It is made worse by the poor integration of open world and story (as in, little to no integration). You can spend hours locating mosaic pieces or torturing yourself in the Hissing Wastes until you forget there is even an earth-shattering plot you need to stop. This makes him even less of a threat.
All Bioware games have this problem. There are some exceptions (events that are triggered/timed in ME2) but most of the time you can take however long you want. Shepard is playing three card monte with Vorcha while the Reapers are attacking Earth.
Inquisition demonstrated BioWare had no idea how to make a compelling open world. They invited comparison to Skyrim when they said it was a big inspiration, so let's compare: all the main story quests are confined to discrete areas that are visited once and never again, with the minor exceptions of tracking down Hawke in Crestwood and finding the ritual tower in the Western Approach. In Skyrim the only regions this is true of are the two final areas in the game: the Skuldafn ruins and Sovngarde itself. In DAI the main story might as well be a separate game altogether, tacked on to the scavenged MMO that it once was.
What's notable is that it's the
only Dragon Age game like that, even final levels. DA

's final level is Denerim where you've spent a decent part of the game, and you've probably been in the Fort if you were arrested. The end of DA2's act 2 and 3 happen in places you've been. This may be just asset reuse but it's also a nice touch.
The open world is such a waste, the developers knew and forced you to do at least some exploring for the story to progress. There are entire regions that are easy to skip - Hissing Wastes, Emprise du Lion, Exalted Plains, Emerald Graves... they have some minor stories attached to them, one has Solas' "loyalty" quest, but that's it.

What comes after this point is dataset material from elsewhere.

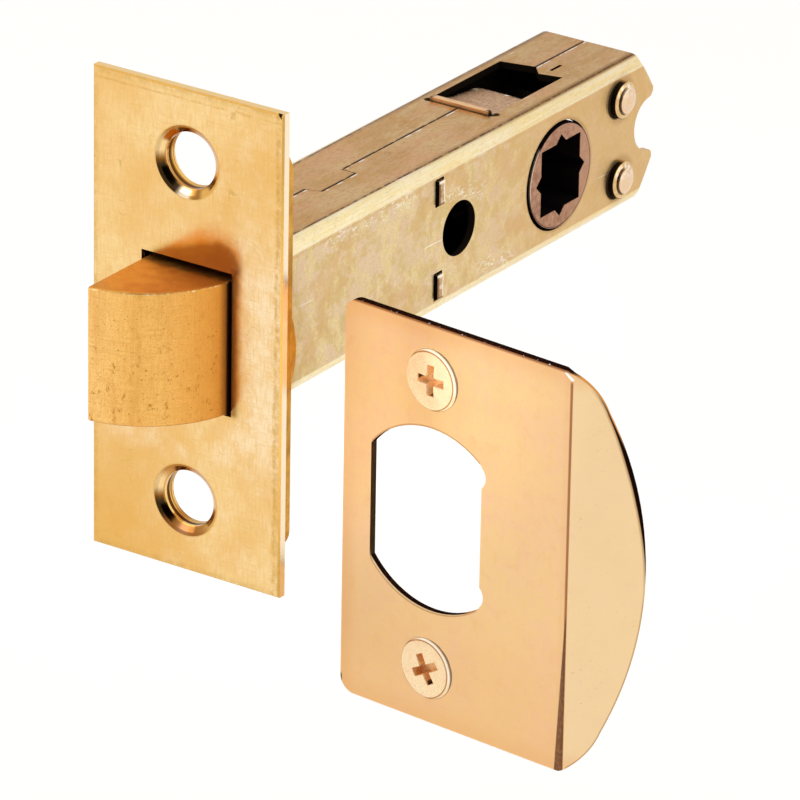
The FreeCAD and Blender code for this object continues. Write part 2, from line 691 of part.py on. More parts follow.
def make_hub():
    # A barrel inside the case with a journal at each end, a flange, two horns and the spindle socket.
    body = new_body("hub")
    reach = half_case_width + size("hub_proud")
    barrel_end = inner_width - size("journal_inside")
    sketch = new_sketch(body, "barrel_outline", "YZ_Plane")
    trace_circle(sketch, hub_centre, hub_level, size("hub_neck"))
    pad(body, "barrel", sketch, barrel_end * 2, 0)
    for name, start in (("right_journal", barrel_end), ("left_journal", -reach)):
        sketch = new_sketch(body, f"{name}_outline", "YZ_Plane", start)
        trace_circle(sketch, hub_centre, hub_level, size("hub_radius"))
        pad(body, name, sketch, reach - barrel_end, 1)
    sketch = new_sketch(body, "flange_outline", "YZ_Plane", size("leg_gap") - inner_width)
    trace_circle(sketch, hub_centre, hub_level, size("hub_flange"))
    pad(body, "flange", sketch, size("flange_thick"), 1)

    # The horns' front corners push the lugs; the flanks behind them lean back to the barrel.
    horn_left = (slide_right + size("leg_gap") + lug_end - size("horn_thick")) / 2
    corner = hub_centre - half_throw
    barrel_level = root(size("hub_neck") * size("hub_neck") - half_throw * half_throw)
    sketch = new_sketch(body, "horn_outline", "YZ_Plane", horn_left)
    for side in (1, -1):
        trace(sketch, [
            (corner, hub_level + side * lug_level), (corner, hub_level + side * barrel_level / 2),
            (hub_centre - size("hub_neck") + size("horn_root"), hub_level + side * size("horn_foot")),
            (corner - size("horn_width"), hub_level + side * (lug_level - size("horn_lean")))])
    pad(body, "horns", sketch, size("horn_thick"), 1)

    # The second square stands on its corner, so its half diagonal counts.
    half_large = size("socket_large") / 2
    half_small = size("socket_small") / math.sqrt(2)
    sketch = new_sketch(body, "large_square", "YZ_Plane")
    trace_box(sketch, hub_centre - half_large, hub_level - half_large,
              hub_centre + half_large, hub_level + half_large)
    pocket(body, "large_socket", sketch, reach * 2 + 1, 0)
    sketch = new_sketch(body, "small_square", "YZ_Plane")
    trace(sketch, [
        (hub_centre - half_small, hub_level), (hub_centre, hub_level + half_small),
        (hub_centre + half_small, hub_level), (hub_centre, hub_level - half_small)])
    pocket(body, "small_socket", sketch, reach * 2 + 1, 0)
    return body


def make_spring(name, coil, wire, turns, begin, end):
    # The coil runs along local Y from the body's own origin.
    body = new_body(name)
    radius = wire / 2
    length = end - begin - wire
    sketch = new_sketch(body, f"{name}_wire", "XY_Plane")
    trace_circle(sketch, coil, radius, radius)
    feature = body.newObject("PartDesign::AdditiveHelix", f"{name}_coil")
    feature.Profile = sketch
    feature.ReferenceAxis = (origin_feature(body, "Y_Axis"), [""])
    feature.Mode = "height-turns-growth"
    feature.Height = length.value
    feature.Turns = turns.value
    feature.setExpression("Height", length.formula)
    feature.setExpression("Turns", turns.formula)
    doc.recompute()
    body.Placement = Placement(Vector(size("bolt_side").value, begin.value, bolt_middle.value), Rotation())
    body.setExpression("Placement.Base.x", size("bolt_side").formula)
    body.setExpression("Placement.Base.y", begin.formula)
    body.setExpression("Placement.Base.z", bolt_middle.formula)
    return body


def make_tail_rivets():
    # Two alike, each turned about a line along X, through both case walls, with a stepped head outside each.
    body = new_body("tail_rivets")
    half_inside = inner_width - size("case_gap")
    head = rivet_y + size("rivet_head")
    button = rivet_y + size("button_radius")
    shank = rivet_y + size("rivet_shank")
    barrel = rivet_y + size("rivet_body")
    side = half_case_width + size("rivet_side")
    step = half_case_width + size("rivet_step")
    crown_start = half_case_width + size("button_side")
    crown = half_case_width + size("button_crown")
    rise = size("button_crown") - size("button_side")
    crown_curve = (size("button_radius") * size("button_radius") + rise * rise) / (2 * rise)
    edge_curve = size("rivet_round")
    sketch = new_sketch(body, "rivet_profile", "XY_Plane", size("rivet_level"))
    trace_axis(sketch, (-crown, rivet_y), (crown, rivet_y))
    trace(sketch, [
        (-crown, rivet_y, crown_curve, 1), (-crown_start, button), (-step, button, edge_curve, 1),
        (-side, head), (-half_case_width, head), (-half_case_width, shank), (-half_inside, shank),
        (-half_inside, barrel), (half_inside, barrel), (half_inside, shank), (half_case_width, shank),
        (half_case_width, head), (side, head, edge_curve, 1), (step, button),
        (crown_start, button, crown_curve, 1), (crown, rivet_y)])
    upper = revolve(body, "rivet_turned", sketch)
    mirror(body, "rivet_pair", [upper], "XY_Plane")
    return body


def stand_beside_case(body):
    # Local X runs along the strike's face from its left edge, local Y out of its back, local Z up.
    for axis, alias in zip("xyz", ("strike_x", "strike_y", "strike_z")):
        body.setExpression(f"Placement.Base.{axis}", size(alias).formula)
    spot = Vector(size("strike_x").value, size("strike_y").value, size("strike_z").value)
    body.Placement = Placement(spot, Rotation(Vector(0, 0, -1), size("strike_turn").value))
    body.setExpression("Placement.Rotation.Angle", size("strike_turn").formula)


def make_strike():
    body = new_body("strike_plate")
    half_high = size("strike_height") / 2
    thick = size("strike_thick")
    angle = size("lip_angle")
    crease = size("strike_flat")
    bend = size("lip_bend")
    flat_end = crease - bend * sine(angle / 2)
    lip_start_x = flat_end + bend * sine(angle)
    lip_start_y = bend - bend * cosine(angle)
    straight = size("lip_reach") - bend * sine(angle / 2)
    lip_end_x = lip_start_x + straight * cosine(angle)
    lip_end_y = lip_start_y + straight * sine(angle)
    back_x = thick * sine(angle)
    back_y = thick * cosine(angle)
    sketch = new_sketch(body, "strike_section", "XY_Plane", -half_high)
    trace(sketch, [
        (0, 0), (flat_end, 0, bend, -1), (lip_start_x, lip_start_y), (lip_end_x, lip_end_y),
        (lip_end_x - back_x, lip_end_y + back_y),
        (lip_start_x - back_x, lip_start_y + back_y, bend - thick, 1), (flat_end, thick), (0, thick)])
    pad(body, "bent_sheet", sketch, size("strike_height"), 1)
    soften(body, "left_corners", "Fillet", size("strike_corner"),
           lambda edge: near(edge.BoundBox.XMax, 0) and edge.BoundBox.ZLength < 0.01)
    shape_lip(body, half_high, crease)
    cut_mouth(body, thick)
    sink_screws(body, thick)
    stand_beside_case(body)
    return body


def shape_lip(body, half_high, crease):
    # The lip's edge is one large arc with a smaller arc at each corner, cut square to the lip. The sketch
    # lies one sheet thickness in front of the lip.
    corner = size("lip_corner")
    curve = size("lip_curve")
    reach = size("lip_reach")
    turn = reach - (curve - root(curve * curve - corner * corner))
    corner_curve = (half_high - corner) * size("corner_share")
    begin = -size("corner_start")
    beyond = reach + half_high
    above = half_high + 1
    ahead = size("strike_thick")
    plane_x = crease + ahead * sine(size("lip_angle"))
    plane_out = ahead * cosine(size("lip_angle"))
    sketch = new_sketch(body, "lip_outline", "XZ_Plane")
    sketch.AttachmentOffset = Placement(
        Vector(plane_x.value, 0, plane_out.value), Rotation(Vector(0, 1, 0), size("lip_angle").value))
    sketch.setExpression("AttachmentOffset.Base.x", plane_x.formula)
    sketch.setExpression("AttachmentOffset.Base.z", plane_out.formula)
    sketch.setExpression("AttachmentOffset.Rotation.Angle", size("lip_angle").formula)
    trace(sketch, [
        (begin, above), (begin, half_high, corner_curve, 1), (turn, corner, curve, 1),
        (turn, -corner, corner_curve, 1), (begin, -half_high), (begin, -above),
        (beyond, -above), (beyond, above)])
    pocket(body, "lip_shape", sketch, ahead * 3, 1)


def cut_mouth(body, thick):
    # A round hole cut off straight on both sides, with two relief rounds on the lip side.
    rise = size("mouth_rise")
    radius = size("mouth_radius")
    left_span = size("mouth_x") - size("mouth_left")
    right_span = size("mouth_right") - size("mouth_x")
    left_high = root(radius * radius - left_span * left_span)
    right_high = root(radius * radius - right_span * right_span)
    sketch = new_sketch(body, "mouth_outline", "XZ_Plane")
    trace(sketch, [
        (size("mouth_left"), rise - left_high), (size("mouth_left"), rise + left_high, radius, 1),
        (size("mouth_right"), rise + right_high), (size("mouth_right"), rise - right_high, radius, 1)])
    pocket(body, "mouth", sketch, thick, 1)
    sketch = new_sketch(body, "relief_outline", "XZ_Plane")
    for side in (1, -1):
        trace_circle(sketch, size("mouth_right") - size("relief_inset"),
                     rise + side * size("relief_level"), size("relief_radius"))
    pocket(body, "mouth_relief", sketch, thick, 1)


def sink_screws(body, thick):
    across = size("strike_screw_x")
    wide = size("head_radius") + size("head_play")
    slope = (size("head_radius") - size("thread_radius")) / size("head_cone")
    sketch = new_sketch(body, "screw_sink_profile", "XY_Plane", size("strike_spacing") / 2)
    trace_axis(sketch, (across, 0), (across, thick))
    trace(sketch, [(across, 0), (across + wide, 0), (across + wide - thick * slope, thick), (across, thick)])
    upper = groove(body, "screw_sink", sketch)
    mirror(body, "screw_sinks", [upper], "XY_Plane")


def make_strike_screws():
    # Two alike, each turned about a line along local Y, crown to the front.
    body = new_body("strike_screws")
    across = size("strike_screw_x")
    level = size("strike_spacing") / 2
    head = size("head_radius")
    dome = size("head_dome")
    thread = size("thread_radius")
    length = size("screw_length")
    crown_curve = (head * head + dome * dome) / (2 * dome)
    sketch = new_sketch(body, "screw_profile", "XY_Plane", level)
    trace_axis(sketch, (across, -dome), (across, length))
    trace(sketch, [
        (across, -dome, crown_curve, -1), (across + head, 0), (across + thread, size("head_cone")),
        (across + thread, length - size("screw_point")), (across, length)])
    upper = revolve(body, "screw_turned", sketch)
    mirror(body, "screw_pair", [upper], "XY_Plane")
    sketch = new_sketch(body, "cross_recesses", "XZ_Plane", -dome)
    trace_cross(sketch, across, level, 0)
    trace_cross(sketch, across, -level, size("screw_clock"))
    pocket(body, "recesses", sketch, size("recess_depth"), 1)
    stand_beside_case(body)
    return body


def trace_cross(sketch, across, up, clock):
    # The four arms of a cross recess, turned by clock degrees.
    span = size("recess_span")
    wide = size("recess_width")
    corners = []
    for quarter in range(4):
        angle = clock + Size(90.0 * quarter, f"{90 * quarter}")
        for along, side in ((wide, wide), (span, wide), (span, -wide)):
            corners.append((across + along * cosine(angle) - side * sine(angle),
                            up + along * sine(angle) + side * cosine(angle)))
    order = []
    for quarter in range(4):
        inner, far_left, far_right = corners[quarter * 3:quarter * 3 + 3]
        order += [far_right, far_left, inner]
    trace(sketch, order)


bodies = [
    make_faceplate(),
    make_backing_plate(),
    make_case(),
    make_spring_stop(),
    make_bolt(),
    make_bolt_shank(),
    make_bolt_pin(),
    make_shank_washer(),
    make_retractor(),
    make_hub(),
    make_spring("bolt_spring", size("bolt_coil"), size("bolt_wire"), size("bolt_turns"),
                size("bolt_tail") + size("spring_gap"), web_front - size("spring_gap")),
    make_spring("retractor_spring", size("main_coil"), size("main_wire"), size("main_turns"),
                web_back + size("spring_gap"), stop_front - size("spring_gap")),
    make_tail_rivets(),
    make_strike(),
    make_strike_screws(),
]

doc.recompute()
for item in doc.Objects:
    if "Invalid" in item.State or "Error" in item.State:
        raise RuntimeError(f"{item.Name} failed: {item.State}")
pairs = ("tail_rivets", "strike_screws")
for body in bodies:
    shape = body.Shape
    wanted = 2 if body.Label in pairs else 1
    if shape.isNull() or not shape.isValid() or len(shape.Solids) != wanted:
        raise RuntimeError(f"{body.Label} has no valid shape of {wanted} solids")
for body in bodies:
    body.Shape.exportStep(f"parts/{body.Label}.step")
    print(f"{body.Label}: {body.Shape.Volume:.1f} mm3")
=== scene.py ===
import bmesh
import bpy
import math
from mathutils import Matrix, Vector


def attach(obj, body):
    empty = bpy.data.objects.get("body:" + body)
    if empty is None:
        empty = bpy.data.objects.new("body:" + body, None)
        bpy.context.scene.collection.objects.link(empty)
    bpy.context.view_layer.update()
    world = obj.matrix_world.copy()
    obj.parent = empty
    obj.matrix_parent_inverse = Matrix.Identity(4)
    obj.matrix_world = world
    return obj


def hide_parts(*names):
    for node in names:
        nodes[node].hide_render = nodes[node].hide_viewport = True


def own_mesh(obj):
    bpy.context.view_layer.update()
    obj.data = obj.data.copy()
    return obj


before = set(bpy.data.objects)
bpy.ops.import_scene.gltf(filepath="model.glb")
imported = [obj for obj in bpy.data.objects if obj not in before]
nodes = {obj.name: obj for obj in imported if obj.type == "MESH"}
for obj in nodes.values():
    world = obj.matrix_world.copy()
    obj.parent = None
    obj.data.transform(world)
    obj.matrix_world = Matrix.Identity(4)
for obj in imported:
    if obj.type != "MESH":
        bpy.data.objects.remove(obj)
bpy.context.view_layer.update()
print("frame loaded,", len(nodes), "nodes")

mm = 0.001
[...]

(I had to look through the Dragon Age Fandom wiki to remember these, and wow I forgot about all the stupid collection shit. Astrariums, beer bottles, mosaics for the Forbidden Oasis which is also skippable, shards, Skyhold customizations, songs, Elven artifacts, logging stands, quarries, Red Jenny caches, Red lyrium veins, Veilfire glyphs... they really padded this game out.
While the excuse for Corypheus's lousiness might be that Solas is the true villain, I'm firmly convinced the reason is that they didn't want to reveal too many secrets about the Blight, the Black City, or the Magisters Sidereal themselves until the next game, and so any solid facts or history regarding Corypheus had to be kept to a minimum, limiting his development or his exposure to the player outside "Submit or die!" speeches. Boy, that sure worked out great!
Solas as true villain only works if Corypheus is a villain too, and he's not. Not revealing secrets about things when you are actively fighting someone who has first-hand knowledge about all those events is just blue balling. If we haven't found out some answers to those secrets in DA:I, what other chance will we have? We're not going to find
another Magister. They had one chance to answer questions (and raise some further questions), and fucked it up. Having Corypheus talk more would have made him a better villain and made it a better game, but nope. Gotta keep those secrets for the next Dragon Age game in ten years... or never in the case of Failguard.